Git forges like GitHub and GitLab allow repository owners to specify policies such as the developers authorized to push to a branch, the developers who must approve changes to certain files, and more. These repository policies can be specified in gittuf, making conformance with repository policies publicly verifiable. In addition, as gittuf tracks historic policies, auditing repositories hosted on such forges at some older state can be made possible.

Another Git-specific tool that gittuf could integrate with is Gerrit, the code review system. This integration, in combination with support for in-toto attestations would allow for transparent and auditable code review policy enforcement.

Read Permissions

gittuf's design implements write permission policies such as who can write to a Git reference or a file. This must be accompanied by support for read permissions.

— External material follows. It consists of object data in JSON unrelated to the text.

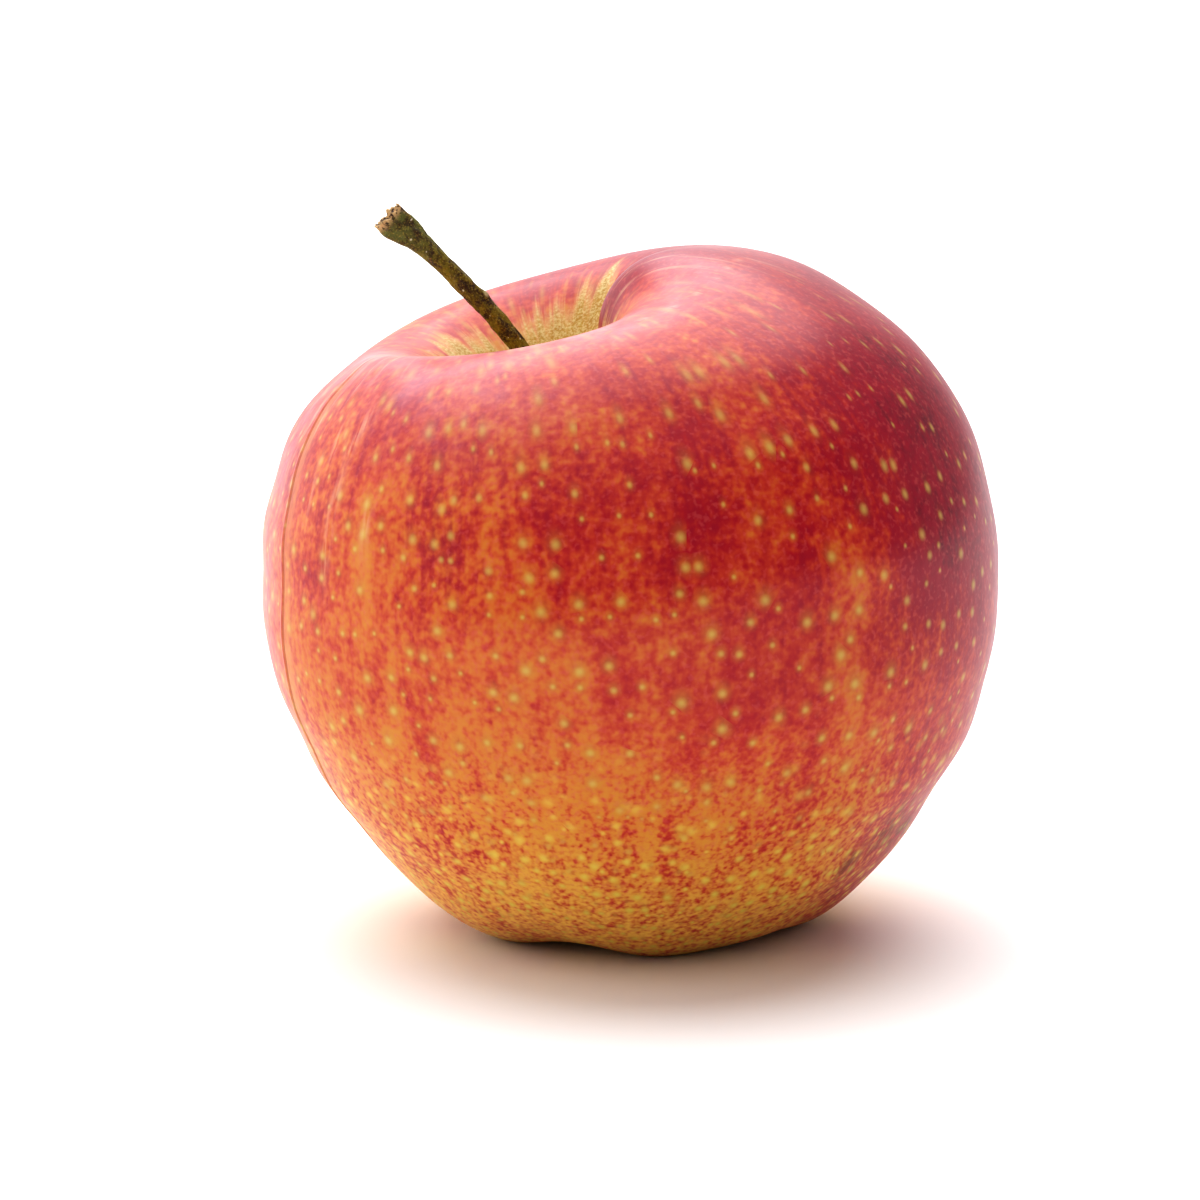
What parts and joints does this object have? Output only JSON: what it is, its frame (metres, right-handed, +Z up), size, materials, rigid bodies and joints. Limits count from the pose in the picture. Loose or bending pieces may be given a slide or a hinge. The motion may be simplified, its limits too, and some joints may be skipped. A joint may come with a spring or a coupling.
{
  "type": "apple",
  "caption": "Ripe red and yellow dessert apple with a leaning stem in an off-centre cavity, standing on the flats of its foot lobes.",
  "frame": {"origin": "on the resting surface, under the middle of the whole apple's box", "axes": "+Z up out of the stem cavity, -Y out of the front cheek, +X towards the higher shoulder, away from the stem's lean"},
  "size_m": [0.075, 0.0746, 0.0749],
  "materials": {
    "skin": "waxy apple skin, red blush over yellow, satin to glossy",
    "stem": "matt olive brown bark with a pale broken end",
    "dried_leaf": "dry, matt, grey-brown",
    "dried_stamen": "dry, matt, dark brown"
  },
  "bodies": {
    "root": {"fruit": "skin", "stem": "stem", "sepal_1": "dried_leaf", "sepal_2": "dried_leaf", "sepal_3": "dried_leaf", "sepal_4": "dried_leaf", "sepal_5": "dried_leaf", "stamen_1": "dried_stamen", "stamen_2": "dried_stamen", "stamen_3": "dried_stamen", "stamen_4": "dried_stamen", "stamen_5": "dried_stamen", "stamen_6": "dried_stamen", "stamen_7": "dried_stamen", "stamen_8": "dried_stamen", "stamen_9": "dried_stamen", "stamen_10": "dried_stamen"}
  },
  "joints": []
}
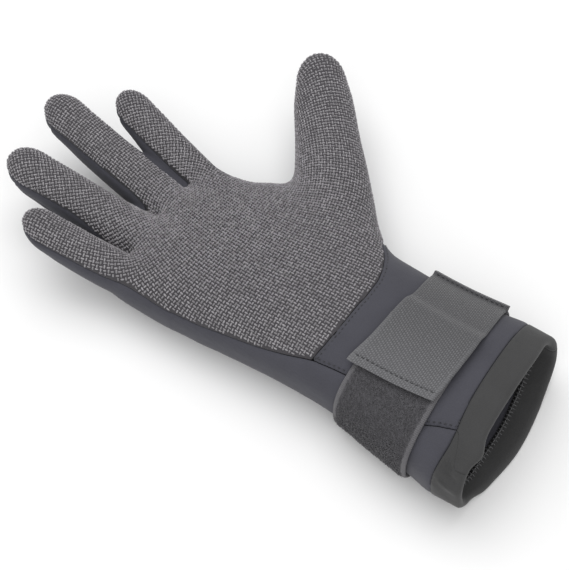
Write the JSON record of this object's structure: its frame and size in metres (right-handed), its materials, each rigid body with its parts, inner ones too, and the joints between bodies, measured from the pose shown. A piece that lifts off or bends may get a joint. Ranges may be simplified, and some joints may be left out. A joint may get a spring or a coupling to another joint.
{
  "type": "diving glove",
  "caption": "Right-hand diving glove of thin foam rubber cloth with a woven grip palm, side strips between the fingers, a turned-in hem and a wrist closing strap.",
  "frame": {"origin": "on the surface it lies on, under the middle of the whole glove", "axes": "+Y from the cuff to the fingertips, +X towards the thumb, +Z out of the palm, which faces up"},
  "size_m": [0.1794, 0.2998, 0.0537],
  "materials": {
    "palm_fabric": "light grey yarn floats woven on a dark ground, rough",
    "foam_cloth": "fine matte knit face on foam rubber",
    "hem_cloth": "fine matte knit face on foam rubber",
    "webbing": "close plain weave, slightly shiny",
    "loop_tape": "soft looped pile, matte"
  },
  "bodies": {
    "root": {"palm_panel": "palm_fabric", "wrist_panel": "foam_cloth", "back_panel": "foam_cloth", "fourchette_index_middle": "foam_cloth", "fourchette_middle_ring": "foam_cloth", "fourchette_ring_little": "foam_cloth", "hem_palm_side": "hem_cloth", "hem_back_side": "hem_cloth", "strap_webbing": "webbing", "strap_loop_tape": "loop_tape"}
  },
  "joints": []
}
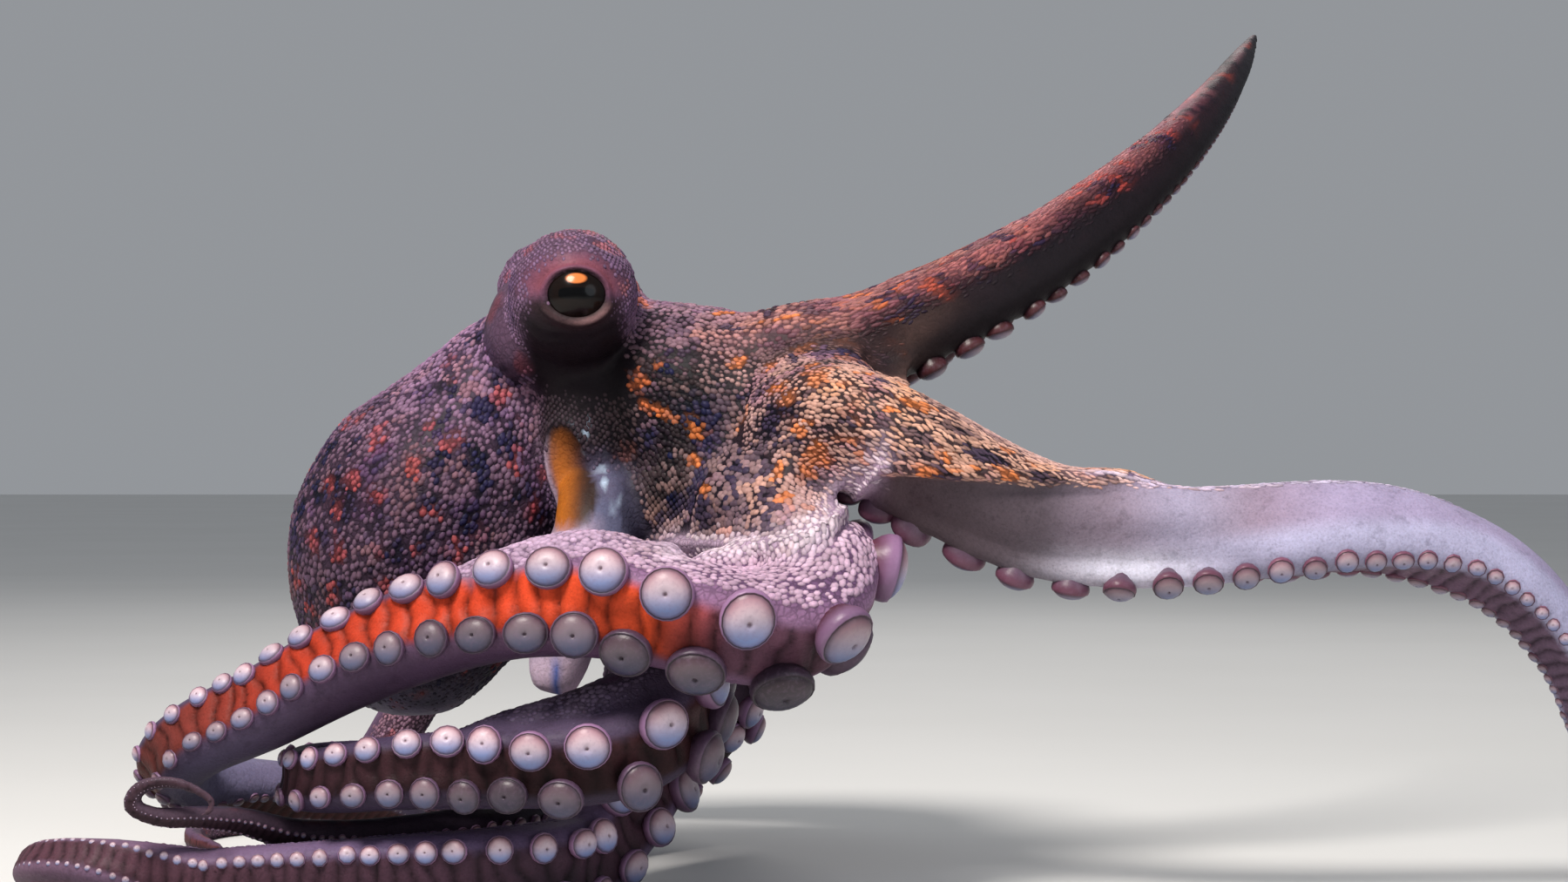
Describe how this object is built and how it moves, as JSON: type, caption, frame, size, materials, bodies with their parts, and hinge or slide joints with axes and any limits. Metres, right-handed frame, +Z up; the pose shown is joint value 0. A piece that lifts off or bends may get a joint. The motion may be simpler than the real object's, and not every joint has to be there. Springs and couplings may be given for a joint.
{
  "type": "octopus",
  "caption": "Life-size still model of a common octopus crawling on the floor, mantle hung behind its raised head, arms reaching out, folded back and curled.",
  "frame": {"origin": "on the floor, under the middle of the animal's box", "axes": "+X the way the animal faces, -Y its right side, +Z up"},
  "size_m": [0.716, 0.402, 0.3742],
  "materials": {
    "body_skin": "wet mottled skin, maroon-purple with orange spots, blue-black blotches and pale granules",
    "arm_skin": "wet skin, lavender on the sides and back, orange-red between pale blue-white suckers",
    "web_skin": "wet thin skin with a pale margin",
    "funnel_skin": "smooth pale wet skin",
    "lip": "folded wet lip",
    "eye": "clear wet eye with a bronze iris and a black slot pupil",
    "beak": "dark horn"
  },
  "bodies": {
    "root": {"eye_right": "eye", "eye_left": "eye", "head": "body_skin", "funnel": "funnel_skin", "mantle": "body_skin", "beak": "beak", "mouth_lip": "lip", "crown": "body_skin", "arm_r1_base": "arm_skin", "arm_r1_middle": "arm_skin", "arm_r1_tip": "arm_skin", "arm_r2_base": "arm_skin", "arm_r2_middle": "arm_skin", "arm_r2_tip": "arm_skin", "arm_r3_base": "arm_skin", "arm_r3_middle": "arm_skin", "arm_r3_tip": "arm_skin", "arm_r4_base": "arm_skin", "arm_r4_middle": "arm_skin", "arm_r4_tip": "arm_skin", "arm_l4_base": "arm_skin", "arm_l4_middle": "arm_skin", "arm_l4_tip": "arm_skin", "arm_l3_base": "arm_skin", "arm_l3_middle": "arm_skin", "arm_l3_tip": "arm_skin", "arm_l2_base": "arm_skin", "arm_l2_middle": "arm_skin", "arm_l2_tip": "arm_skin", "arm_l1_base": "arm_skin", "arm_l1_middle": "arm_skin", "arm_l1_tip": "arm_skin", "web_r1_r2": "web_skin", "web_r2_r3": "web_skin", "web_r3_r4": "web_skin", "web_r4_l4": "web_skin", "web_l4_l3": "web_skin", "web_l3_l2": "web_skin", "web_l2_l1": "web_skin", "web_l1_r1": "web_skin"}
  },
  "joints": []
}
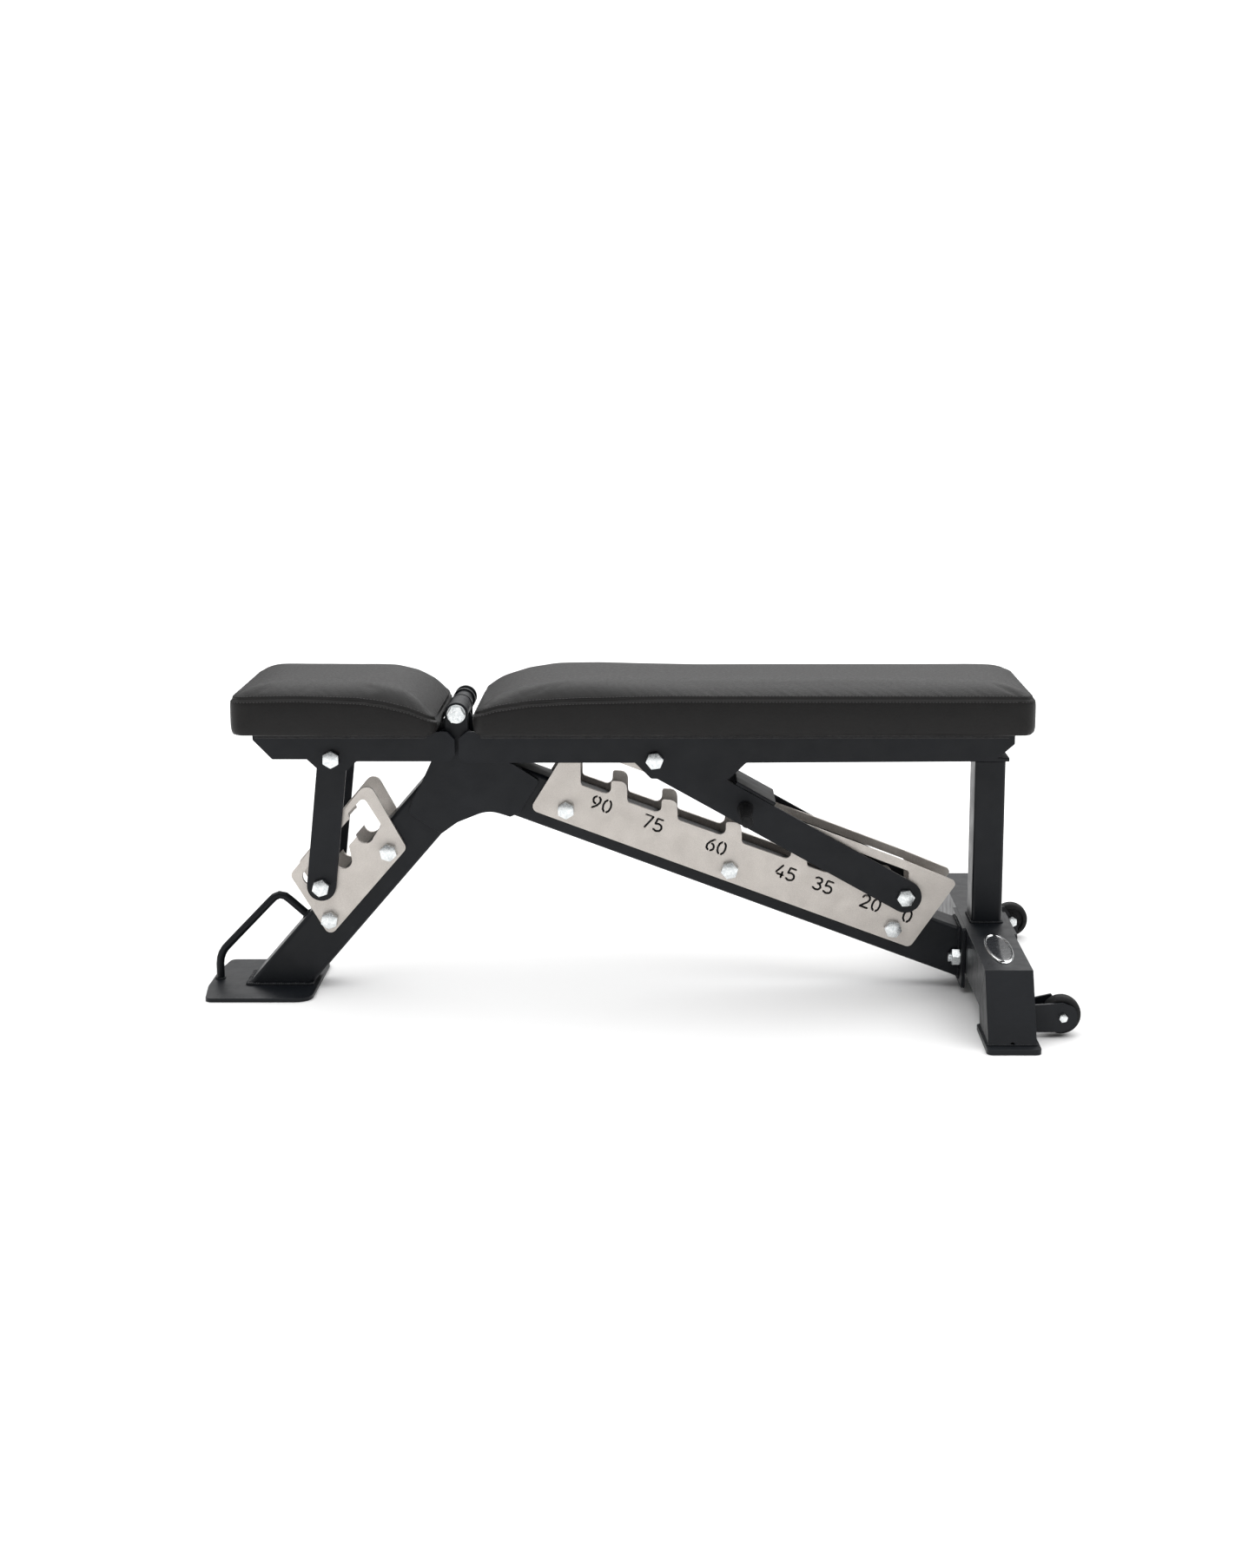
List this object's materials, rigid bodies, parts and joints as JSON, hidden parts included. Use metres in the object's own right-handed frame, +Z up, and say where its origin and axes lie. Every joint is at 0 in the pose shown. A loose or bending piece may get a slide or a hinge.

This needs to be developed further as the feature can range from the ability to store secrets all the way to maintaining encrypted objects for certain Git references so only specific users can read that reference.

Develop Hash Algorithm Agility Extension

The hash algorithm agility extension describes how gittuf can be used to maintain a record of object hashes using stronger hash algorithms like SHA-256 while continuing to use SHA-1. While Git is working on SHA-256 support, it is currently not backwards compatible with existing repositories and unsupported by major Git hosts and forges. This feature needs to be fleshed out as the current document merely records some early ideas.

Reached

Reach Alpha Milestone

The gittuf implementation is built based on the specification defined in the design document. Therefore, as features are fleshed out and built, the two are updated together.

Currently, gittuf is in a pre-alpha stage. Its core features are still being developed, and therefore the primary item on the roadmap is building gittuf to reach the alpha milestone. The gittuf alpha version must include support for the main design document with features like policies for Git namespaces, file namespaces, key distribution, the Reference State Log, and the ability to sync gittuf metadata with remote repositories.

Integrate in-toto Attestations

in-toto is a framework for comprehensive software supply chain security. Of specific interest to gittuf is in-toto's Attestation Framework that provides a standard way to express software supply chain claims. By integrating support for source control specific in-toto attestations, gittuf can also support verification against requirements specified by projects like SLSA.

As of April 2024, in-toto attestations can be used in gittuf for actions such as approving a change in the repository. We are actively working upstream with the SLSA project to enable using other predicate types that may be defined as part of the source track.